# The Fuzzy Project



## Peekateek (Oct 2, 2011)

So I finally got my mice from Zoo Crew Mice this week. Two bucks and Two Does. They are going to be the base of a fuzzy/tricolor project and I can't wait to get started. This is my first time getting serious into breeding fancy mice and I'm really excited. 
This is their set-up it's tiny right now but as I get more mice I will make more tubs. They are used to living outside in tubs, so I'm guessing they think the garage is toasty  








This is the fuzzy satin siamese splashed doe. At first I wasn't sure if I was going to like the fuzzy variety, but I'm totally in love now  
















The other doe is a Swiss Webster PEW that was impossible to take a good pic of. She is definitely the calmest one to hold out of the 4.

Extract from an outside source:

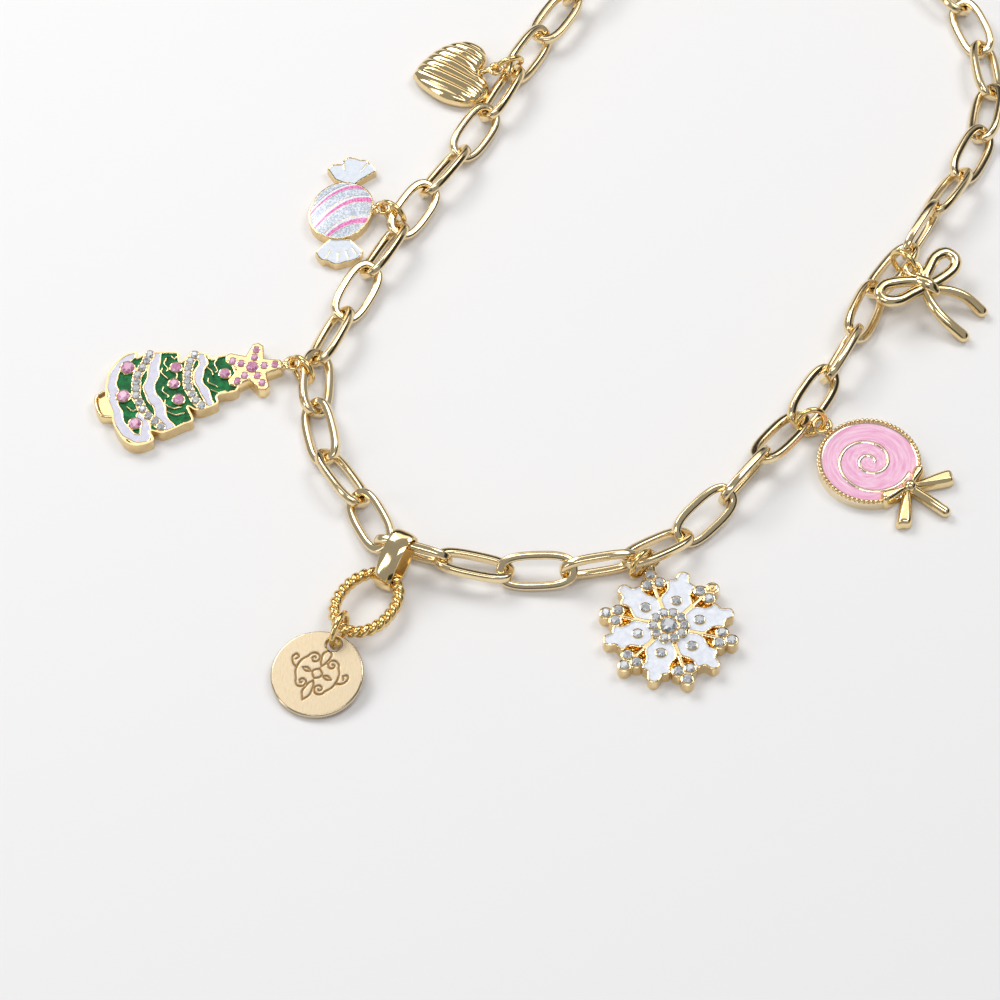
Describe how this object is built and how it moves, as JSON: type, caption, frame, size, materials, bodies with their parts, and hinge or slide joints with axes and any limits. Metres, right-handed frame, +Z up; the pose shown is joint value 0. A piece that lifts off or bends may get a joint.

This is the fuzzy pied siamese buck. 
















This is the satin tricolor buck.









Thank you Kimberly for these wonderful mice


----------



## m137b (Sep 22, 2010)

Very pretty mice, I love the density on the fuzzys.


----------



## ripleysmice (Nov 5, 2011)

for some reason fuzzys just remind me of carpits lol


----------



## zoocrewmice (May 5, 2009)

Glad you are liking them! I felt bad holding onto them knowing that I wouldn't work with fuzzy/splashed, so I'm glad you took them.  Post when you have babies! And I will let you know when/if I get some good typey babies to help out with our project.


----------



## mousery_girl (Nov 13, 2011)

aww i love fuzzies! Care not to let the garage go below 10C or they'll die :?


----------



## zoocrewmice (May 5, 2009)

10*C would be 50*F, they can absolutely live cooler than that. Mine have withstood 15,20*F nights without a problem.


----------



## SarahY (Nov 6, 2008)

> Care not to let the garage go below 10C or they'll die


They have no more trouble keeping warm than haired mice and, as with haired mice, can live in temperatures well below 10C if provided plenty of nesting material.


----------



## mousery_girl (Nov 13, 2011)

all mine got hyperthermia, boys alone and babies got really bad hypotherima at 10C


----------



## Cait (Oct 3, 2008)

I've bred 'fuzzies' to be as hairless as possible in the past (for around 2 years I'd estimate) and all lived outside in the garage. No problems whatsoever with heat retention given sufficient bedding and food. In fact they were surprisingly hardy in general really.


----------



## Peekateek (Oct 2, 2011)

These guys have lived outside for their whole life and are really hardy. I have no worries about the temps, plus, they have lots of nesting materials and bedding to sleep under


----------